The Limitations of Conventional Methods vs. The Novel Approach

The Limitations of Conventional Methods

Traditional organic electroluminescent host materials often suffer from a fundamental trade-off between triplet energy levels and carrier injection capabilities, leading to suboptimal device efficiency and excessive power consumption. Conventional hosts with wide energy gaps, while effective at confining excitons, typically exhibit poor electron transport properties, resulting in high driving voltages that exceed 4.0V in many commercial applications. This inefficiency not only increases operational costs for end-users but also generates excessive heat, which can degrade the lifespan of the organic layers and the overall display panel. Furthermore, many existing materials rely on complex molecular architectures that are difficult to synthesize with high purity, leading to batch-to-batch variability that complicates quality control in mass production. The concentration quenching and triplet-triplet annihilation effects prevalent in older generations of phosphorescent materials further limit the maximum achievable brightness and external quantum efficiency. For Supply Chain Heads, these limitations translate into higher raw material costs and increased risk of device failure, necessitating a shift towards more robust chemical solutions.

The Novel Approach

The novel approach detailed in the patent leverages the unique electronic properties of the phosphine oxide (P=O) group to disrupt molecular conjugation without sacrificing charge transport efficiency. By attaching one or more diphenylphosphine oxide groups to the tert-butyl carbazole core, the inventors have created a material system that maintains a high triplet energy level while significantly enhancing electron injection and transport capabilities. This structural modification allows the resulting electroluminescent devices to achieve a remarkably low turn-on voltage of approximately 2.4V, representing a substantial improvement over standard industry benchmarks. The tert-butyl groups provide steric hindrance that prevents molecular aggregation, thereby reducing concentration quenching and improving the thermal stability of the film. For manufacturers focused on cost reduction in electronic chemical manufacturing, this means lower power requirements for the final display units and potentially longer device lifetimes. The versatility of the synthesis allows for the introduction of varying numbers of functional groups, enabling fine-tuning of the material properties to match specific guest emitters in blue, green, or red phosphorescent systems.

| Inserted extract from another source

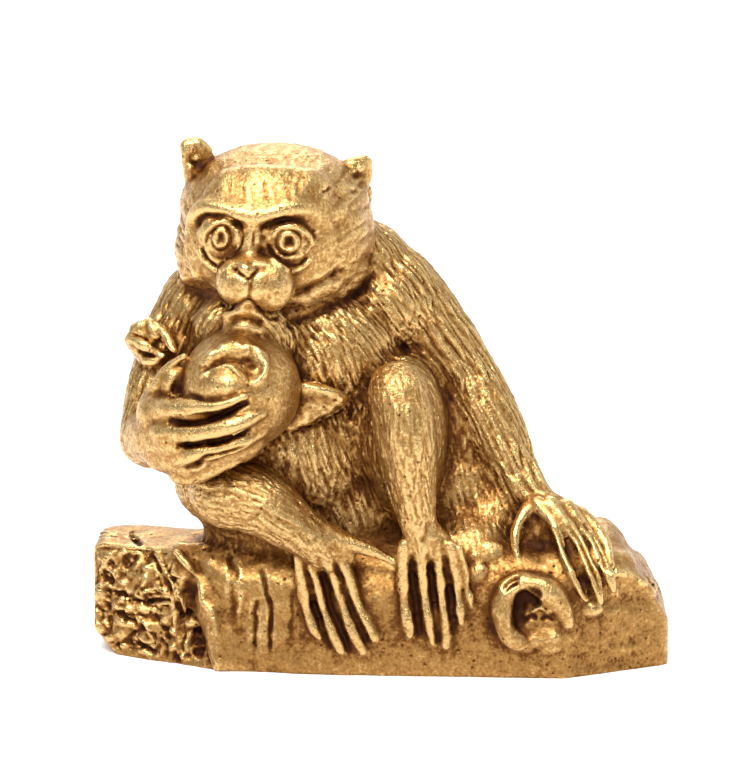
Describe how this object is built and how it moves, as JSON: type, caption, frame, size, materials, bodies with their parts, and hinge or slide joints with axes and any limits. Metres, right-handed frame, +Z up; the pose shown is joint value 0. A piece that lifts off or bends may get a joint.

Mechanistic Insights into Phosphine Oxide-Modified Carbazole Synthesis

The core mechanism behind the success of these materials lies in the electronic influence of the phosphine oxide moiety on the carbazole backbone. The P=O bond is highly polarized, which facilitates electron withdrawal and improves the electron affinity of the molecule, thus balancing the hole transport inherent to the carbazole unit. This ambipolar transport characteristic is crucial for recombining holes and electrons within the emissive layer, ensuring that the exciton formation zone is centered and stable. The interruption of conjugation by the saturated C-P bond prevents the lowering of the triplet energy level, which is vital for hosting blue phosphorescent dopants that require high energy thresholds. From a synthetic chemistry perspective, the reaction pathway involves precise control over substitution patterns to ensure that the phosphine oxide groups are positioned to maximize these electronic effects without introducing steric clashes that could hinder film formation. The oxidation step using hydrogen peroxide converts the phosphine intermediate into the stable phosphine oxide, a transformation that is critical for the material's long-term operational stability in an OLED device. Understanding this mechanism allows R&D teams to predict how further modifications might influence the HOMO-LUMO gap and charge mobility.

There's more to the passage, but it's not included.